▼

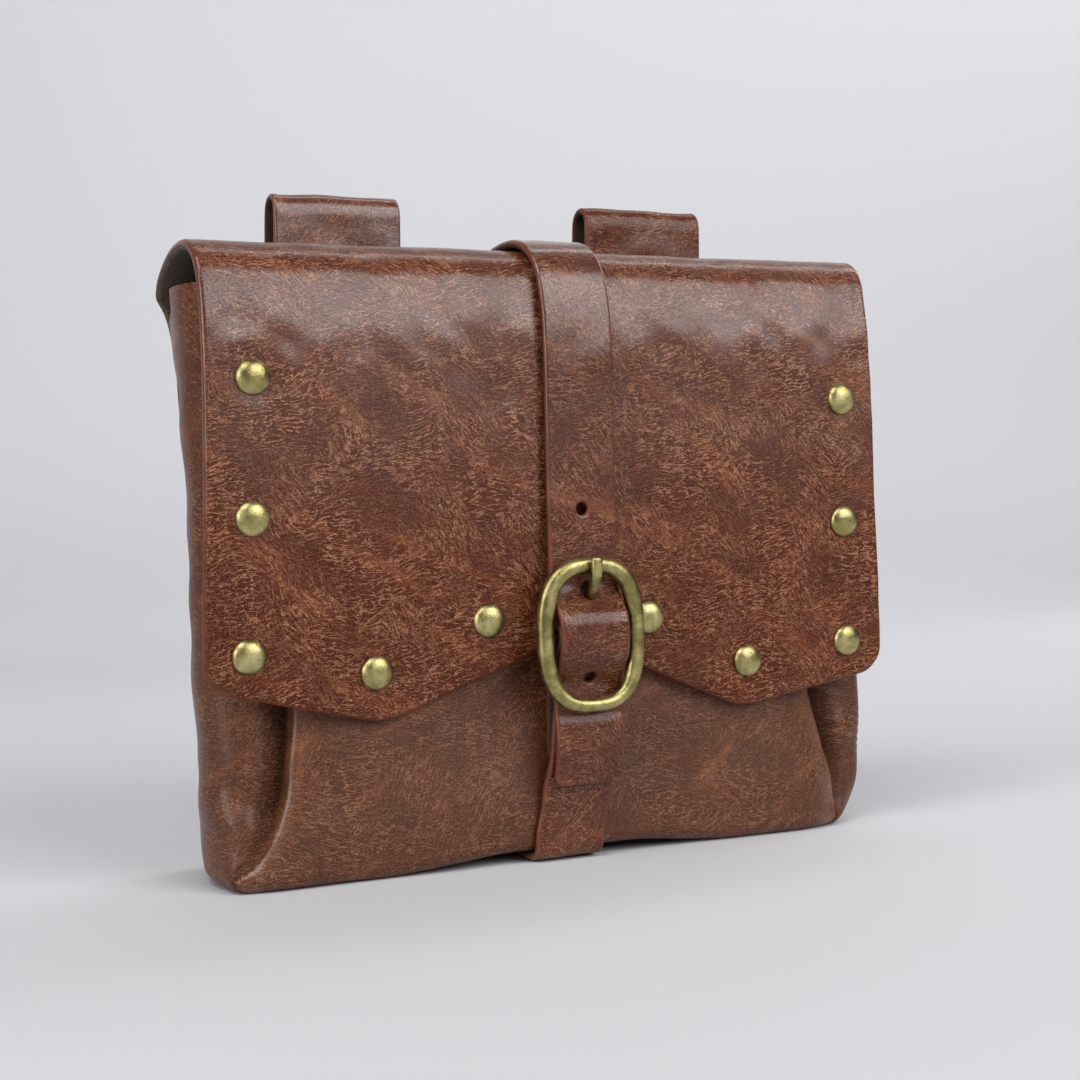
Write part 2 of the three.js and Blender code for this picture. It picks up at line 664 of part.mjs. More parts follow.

▲
▼

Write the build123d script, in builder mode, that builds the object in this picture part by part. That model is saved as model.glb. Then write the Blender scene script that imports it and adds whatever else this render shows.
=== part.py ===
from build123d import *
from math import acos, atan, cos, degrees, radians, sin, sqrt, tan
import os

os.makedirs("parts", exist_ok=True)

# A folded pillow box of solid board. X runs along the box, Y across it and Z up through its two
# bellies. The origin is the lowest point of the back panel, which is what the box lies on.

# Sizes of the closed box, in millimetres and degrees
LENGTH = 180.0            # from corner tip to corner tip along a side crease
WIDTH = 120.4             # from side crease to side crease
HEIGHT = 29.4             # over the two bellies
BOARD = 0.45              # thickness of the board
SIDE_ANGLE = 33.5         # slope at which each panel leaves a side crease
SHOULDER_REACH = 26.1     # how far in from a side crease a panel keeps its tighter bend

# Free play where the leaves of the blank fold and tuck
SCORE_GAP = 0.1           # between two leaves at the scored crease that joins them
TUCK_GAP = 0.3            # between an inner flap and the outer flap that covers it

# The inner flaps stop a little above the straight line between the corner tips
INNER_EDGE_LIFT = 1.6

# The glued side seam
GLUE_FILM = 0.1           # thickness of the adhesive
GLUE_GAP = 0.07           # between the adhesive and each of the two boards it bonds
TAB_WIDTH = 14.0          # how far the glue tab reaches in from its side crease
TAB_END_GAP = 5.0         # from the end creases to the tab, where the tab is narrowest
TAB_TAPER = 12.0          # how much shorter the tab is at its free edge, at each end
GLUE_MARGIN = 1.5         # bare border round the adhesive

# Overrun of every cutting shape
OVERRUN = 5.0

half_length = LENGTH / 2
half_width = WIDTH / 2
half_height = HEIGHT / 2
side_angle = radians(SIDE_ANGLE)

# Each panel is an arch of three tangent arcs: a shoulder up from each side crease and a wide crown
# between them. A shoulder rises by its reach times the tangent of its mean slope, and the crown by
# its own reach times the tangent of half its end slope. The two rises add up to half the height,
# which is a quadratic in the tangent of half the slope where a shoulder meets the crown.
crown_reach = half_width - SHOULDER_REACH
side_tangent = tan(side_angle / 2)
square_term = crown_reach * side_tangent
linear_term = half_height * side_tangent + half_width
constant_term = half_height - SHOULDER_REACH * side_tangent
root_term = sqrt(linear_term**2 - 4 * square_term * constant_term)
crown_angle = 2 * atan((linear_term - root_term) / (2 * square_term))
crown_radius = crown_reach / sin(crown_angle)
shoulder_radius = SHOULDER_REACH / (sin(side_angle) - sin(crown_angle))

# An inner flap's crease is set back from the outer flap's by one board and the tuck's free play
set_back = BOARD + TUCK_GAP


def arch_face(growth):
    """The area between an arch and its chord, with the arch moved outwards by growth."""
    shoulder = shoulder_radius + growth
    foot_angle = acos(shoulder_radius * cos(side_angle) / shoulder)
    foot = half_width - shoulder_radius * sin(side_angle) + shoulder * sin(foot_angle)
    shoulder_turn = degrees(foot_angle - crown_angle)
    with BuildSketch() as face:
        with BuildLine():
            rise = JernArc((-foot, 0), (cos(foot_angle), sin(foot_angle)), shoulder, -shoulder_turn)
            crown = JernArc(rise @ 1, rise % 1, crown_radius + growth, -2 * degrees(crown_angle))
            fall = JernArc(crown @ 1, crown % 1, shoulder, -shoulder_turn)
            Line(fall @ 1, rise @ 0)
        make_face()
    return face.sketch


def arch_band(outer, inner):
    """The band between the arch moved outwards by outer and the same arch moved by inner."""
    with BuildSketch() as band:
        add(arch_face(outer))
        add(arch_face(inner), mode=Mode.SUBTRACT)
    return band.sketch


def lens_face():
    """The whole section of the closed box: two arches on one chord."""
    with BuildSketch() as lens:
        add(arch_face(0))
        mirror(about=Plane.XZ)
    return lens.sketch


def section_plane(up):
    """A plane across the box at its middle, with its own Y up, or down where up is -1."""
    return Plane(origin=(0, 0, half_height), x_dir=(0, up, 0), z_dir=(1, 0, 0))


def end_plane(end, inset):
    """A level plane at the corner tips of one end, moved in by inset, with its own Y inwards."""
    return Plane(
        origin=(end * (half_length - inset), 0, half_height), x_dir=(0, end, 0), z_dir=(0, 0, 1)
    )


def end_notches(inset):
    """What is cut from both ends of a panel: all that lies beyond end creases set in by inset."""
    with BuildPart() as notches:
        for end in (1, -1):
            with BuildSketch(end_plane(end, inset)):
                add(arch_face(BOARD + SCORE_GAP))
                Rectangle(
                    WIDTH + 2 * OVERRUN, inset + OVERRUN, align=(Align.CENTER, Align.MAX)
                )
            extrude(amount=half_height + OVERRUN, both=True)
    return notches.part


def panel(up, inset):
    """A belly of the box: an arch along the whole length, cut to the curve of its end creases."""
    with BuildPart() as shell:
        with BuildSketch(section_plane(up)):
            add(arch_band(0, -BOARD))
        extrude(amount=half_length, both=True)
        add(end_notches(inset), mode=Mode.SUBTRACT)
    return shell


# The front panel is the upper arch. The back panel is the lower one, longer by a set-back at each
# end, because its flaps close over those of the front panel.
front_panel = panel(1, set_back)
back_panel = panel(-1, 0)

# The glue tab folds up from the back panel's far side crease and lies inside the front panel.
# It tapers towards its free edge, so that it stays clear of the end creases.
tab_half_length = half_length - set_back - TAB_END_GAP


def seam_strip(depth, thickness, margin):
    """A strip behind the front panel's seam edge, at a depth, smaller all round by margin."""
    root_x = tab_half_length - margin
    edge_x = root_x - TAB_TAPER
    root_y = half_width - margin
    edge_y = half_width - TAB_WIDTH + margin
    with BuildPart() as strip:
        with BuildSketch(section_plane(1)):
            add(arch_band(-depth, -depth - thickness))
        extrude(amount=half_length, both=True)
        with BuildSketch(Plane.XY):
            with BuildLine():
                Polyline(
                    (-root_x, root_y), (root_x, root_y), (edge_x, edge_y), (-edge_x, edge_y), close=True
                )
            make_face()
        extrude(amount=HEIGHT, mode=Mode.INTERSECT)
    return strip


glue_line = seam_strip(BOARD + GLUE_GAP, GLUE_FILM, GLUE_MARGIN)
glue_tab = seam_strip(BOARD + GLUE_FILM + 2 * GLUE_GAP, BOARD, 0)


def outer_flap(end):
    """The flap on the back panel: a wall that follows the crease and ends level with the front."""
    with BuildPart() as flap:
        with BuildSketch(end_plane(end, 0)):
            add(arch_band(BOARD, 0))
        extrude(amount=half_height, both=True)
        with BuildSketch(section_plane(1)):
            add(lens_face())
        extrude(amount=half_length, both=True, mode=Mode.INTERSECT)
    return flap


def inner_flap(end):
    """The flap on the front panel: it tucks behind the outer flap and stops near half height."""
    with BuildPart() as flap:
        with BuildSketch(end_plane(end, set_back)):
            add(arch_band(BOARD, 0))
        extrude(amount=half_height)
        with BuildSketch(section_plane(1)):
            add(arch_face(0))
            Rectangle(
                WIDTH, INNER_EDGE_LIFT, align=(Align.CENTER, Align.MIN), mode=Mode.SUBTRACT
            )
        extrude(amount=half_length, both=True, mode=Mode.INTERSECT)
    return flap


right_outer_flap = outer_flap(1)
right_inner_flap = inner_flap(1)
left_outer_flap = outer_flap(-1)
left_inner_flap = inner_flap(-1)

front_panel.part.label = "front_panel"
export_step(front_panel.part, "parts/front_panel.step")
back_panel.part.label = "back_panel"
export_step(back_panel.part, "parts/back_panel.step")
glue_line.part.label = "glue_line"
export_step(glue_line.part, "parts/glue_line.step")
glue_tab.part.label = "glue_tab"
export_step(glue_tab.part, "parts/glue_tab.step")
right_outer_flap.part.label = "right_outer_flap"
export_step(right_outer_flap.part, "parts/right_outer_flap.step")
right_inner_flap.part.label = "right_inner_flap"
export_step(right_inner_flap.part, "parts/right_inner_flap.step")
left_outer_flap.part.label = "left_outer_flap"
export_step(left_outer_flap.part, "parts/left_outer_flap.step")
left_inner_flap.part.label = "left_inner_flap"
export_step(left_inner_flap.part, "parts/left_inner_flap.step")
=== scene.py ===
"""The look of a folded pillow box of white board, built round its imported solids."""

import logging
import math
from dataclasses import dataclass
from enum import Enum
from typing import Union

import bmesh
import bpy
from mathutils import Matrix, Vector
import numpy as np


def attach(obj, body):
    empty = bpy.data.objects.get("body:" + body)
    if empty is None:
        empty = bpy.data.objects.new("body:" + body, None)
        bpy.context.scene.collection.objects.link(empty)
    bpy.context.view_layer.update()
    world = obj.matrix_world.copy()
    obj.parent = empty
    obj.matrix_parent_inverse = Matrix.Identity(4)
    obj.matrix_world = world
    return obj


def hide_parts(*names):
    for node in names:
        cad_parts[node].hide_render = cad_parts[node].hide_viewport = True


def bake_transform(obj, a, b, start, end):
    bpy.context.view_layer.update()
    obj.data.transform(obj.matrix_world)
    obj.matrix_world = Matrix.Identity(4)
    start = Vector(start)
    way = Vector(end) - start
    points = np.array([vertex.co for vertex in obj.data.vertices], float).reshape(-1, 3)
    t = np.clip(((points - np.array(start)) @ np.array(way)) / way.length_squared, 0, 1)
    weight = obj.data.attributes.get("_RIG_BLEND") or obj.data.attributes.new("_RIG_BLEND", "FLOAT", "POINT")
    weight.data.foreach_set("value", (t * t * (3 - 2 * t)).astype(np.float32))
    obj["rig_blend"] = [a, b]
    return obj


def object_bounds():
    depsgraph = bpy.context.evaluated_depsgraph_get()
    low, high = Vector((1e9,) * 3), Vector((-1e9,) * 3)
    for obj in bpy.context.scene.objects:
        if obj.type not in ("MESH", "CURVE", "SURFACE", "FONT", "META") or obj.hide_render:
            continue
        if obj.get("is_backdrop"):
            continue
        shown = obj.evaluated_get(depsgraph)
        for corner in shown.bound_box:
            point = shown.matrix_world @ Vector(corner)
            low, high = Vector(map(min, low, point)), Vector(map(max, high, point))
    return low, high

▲
▼

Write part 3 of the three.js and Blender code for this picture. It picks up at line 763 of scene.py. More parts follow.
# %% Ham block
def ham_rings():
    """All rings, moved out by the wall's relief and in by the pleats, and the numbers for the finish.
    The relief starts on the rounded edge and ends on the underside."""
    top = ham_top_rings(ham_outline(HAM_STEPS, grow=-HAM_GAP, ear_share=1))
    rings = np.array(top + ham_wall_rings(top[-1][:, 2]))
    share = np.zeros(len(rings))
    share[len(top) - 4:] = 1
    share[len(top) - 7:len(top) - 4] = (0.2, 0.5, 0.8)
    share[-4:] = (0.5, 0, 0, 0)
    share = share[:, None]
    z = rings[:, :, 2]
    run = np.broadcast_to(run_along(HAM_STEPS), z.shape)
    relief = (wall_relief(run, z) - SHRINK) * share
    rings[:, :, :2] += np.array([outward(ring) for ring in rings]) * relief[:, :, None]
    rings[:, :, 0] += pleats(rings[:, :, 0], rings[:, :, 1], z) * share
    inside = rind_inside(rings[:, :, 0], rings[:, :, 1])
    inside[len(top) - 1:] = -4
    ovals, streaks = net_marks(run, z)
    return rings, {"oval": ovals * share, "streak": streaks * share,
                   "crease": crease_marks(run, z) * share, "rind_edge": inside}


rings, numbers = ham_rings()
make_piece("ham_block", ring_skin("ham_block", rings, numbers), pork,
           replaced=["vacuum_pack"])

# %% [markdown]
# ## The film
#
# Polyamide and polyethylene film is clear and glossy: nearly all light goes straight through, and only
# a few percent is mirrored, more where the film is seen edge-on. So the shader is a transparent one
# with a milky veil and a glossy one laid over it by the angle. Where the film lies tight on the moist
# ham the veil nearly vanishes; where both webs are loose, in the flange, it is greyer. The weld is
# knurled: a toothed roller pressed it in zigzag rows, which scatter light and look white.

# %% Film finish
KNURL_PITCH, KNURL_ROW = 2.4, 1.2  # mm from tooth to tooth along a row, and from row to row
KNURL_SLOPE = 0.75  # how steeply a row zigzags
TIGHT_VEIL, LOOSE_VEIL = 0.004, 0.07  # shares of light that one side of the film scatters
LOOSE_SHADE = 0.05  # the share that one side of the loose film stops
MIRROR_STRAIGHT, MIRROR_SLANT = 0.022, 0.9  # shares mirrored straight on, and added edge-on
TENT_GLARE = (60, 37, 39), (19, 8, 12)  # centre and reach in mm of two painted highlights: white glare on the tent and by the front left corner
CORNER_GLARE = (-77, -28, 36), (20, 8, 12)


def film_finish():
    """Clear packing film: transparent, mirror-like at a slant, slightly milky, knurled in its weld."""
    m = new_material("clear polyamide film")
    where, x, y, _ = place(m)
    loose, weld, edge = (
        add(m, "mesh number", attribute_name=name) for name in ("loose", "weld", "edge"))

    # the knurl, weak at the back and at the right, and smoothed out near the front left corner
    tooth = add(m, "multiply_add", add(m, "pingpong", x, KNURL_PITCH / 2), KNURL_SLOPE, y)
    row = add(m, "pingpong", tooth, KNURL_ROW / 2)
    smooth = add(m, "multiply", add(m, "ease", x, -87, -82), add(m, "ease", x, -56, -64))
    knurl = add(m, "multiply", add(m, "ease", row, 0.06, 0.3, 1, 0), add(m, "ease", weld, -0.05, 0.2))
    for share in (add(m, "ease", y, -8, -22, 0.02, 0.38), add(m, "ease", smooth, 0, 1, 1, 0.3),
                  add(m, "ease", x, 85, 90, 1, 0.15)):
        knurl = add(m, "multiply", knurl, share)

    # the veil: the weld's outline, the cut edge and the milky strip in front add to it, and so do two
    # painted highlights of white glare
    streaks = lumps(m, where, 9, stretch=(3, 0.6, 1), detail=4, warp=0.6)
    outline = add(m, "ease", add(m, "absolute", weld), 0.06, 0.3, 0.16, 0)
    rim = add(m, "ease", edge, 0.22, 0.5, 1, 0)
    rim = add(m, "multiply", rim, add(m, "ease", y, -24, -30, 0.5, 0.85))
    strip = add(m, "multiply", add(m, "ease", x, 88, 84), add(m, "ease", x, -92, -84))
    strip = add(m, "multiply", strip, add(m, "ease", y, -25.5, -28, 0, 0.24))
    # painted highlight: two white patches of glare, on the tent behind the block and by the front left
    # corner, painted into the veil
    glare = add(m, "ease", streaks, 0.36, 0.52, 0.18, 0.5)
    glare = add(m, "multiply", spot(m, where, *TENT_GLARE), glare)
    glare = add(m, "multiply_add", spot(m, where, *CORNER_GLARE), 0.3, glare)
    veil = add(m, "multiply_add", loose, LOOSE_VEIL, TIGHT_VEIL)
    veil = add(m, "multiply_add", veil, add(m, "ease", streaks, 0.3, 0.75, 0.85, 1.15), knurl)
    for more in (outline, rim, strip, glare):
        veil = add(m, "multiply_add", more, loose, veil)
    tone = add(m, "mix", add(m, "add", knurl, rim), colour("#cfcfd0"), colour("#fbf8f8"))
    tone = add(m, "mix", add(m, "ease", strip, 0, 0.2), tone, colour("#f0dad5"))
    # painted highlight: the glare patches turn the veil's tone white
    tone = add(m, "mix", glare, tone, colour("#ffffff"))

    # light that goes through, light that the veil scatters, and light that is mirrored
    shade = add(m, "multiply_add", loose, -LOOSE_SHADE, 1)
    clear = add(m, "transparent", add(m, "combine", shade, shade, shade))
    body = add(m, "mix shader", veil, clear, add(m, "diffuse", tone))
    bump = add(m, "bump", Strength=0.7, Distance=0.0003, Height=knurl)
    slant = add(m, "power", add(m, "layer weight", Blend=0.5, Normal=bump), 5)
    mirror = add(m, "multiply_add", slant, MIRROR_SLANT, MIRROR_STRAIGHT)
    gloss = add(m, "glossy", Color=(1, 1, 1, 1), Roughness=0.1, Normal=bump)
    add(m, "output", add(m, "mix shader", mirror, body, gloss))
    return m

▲

§ **Exercise brief**:
Everything from the line containing "for corner in" down to the line containing "return low, high" should be retyped exactly, both lines included, and nothing more.

§ **The solution**:
        for corner in shown.bound_box:
            point = shown.matrix_world @ Vector(corner)
            low, high = Vector(map(min, low, point)), Vector(map(max, high, point))
    return low, high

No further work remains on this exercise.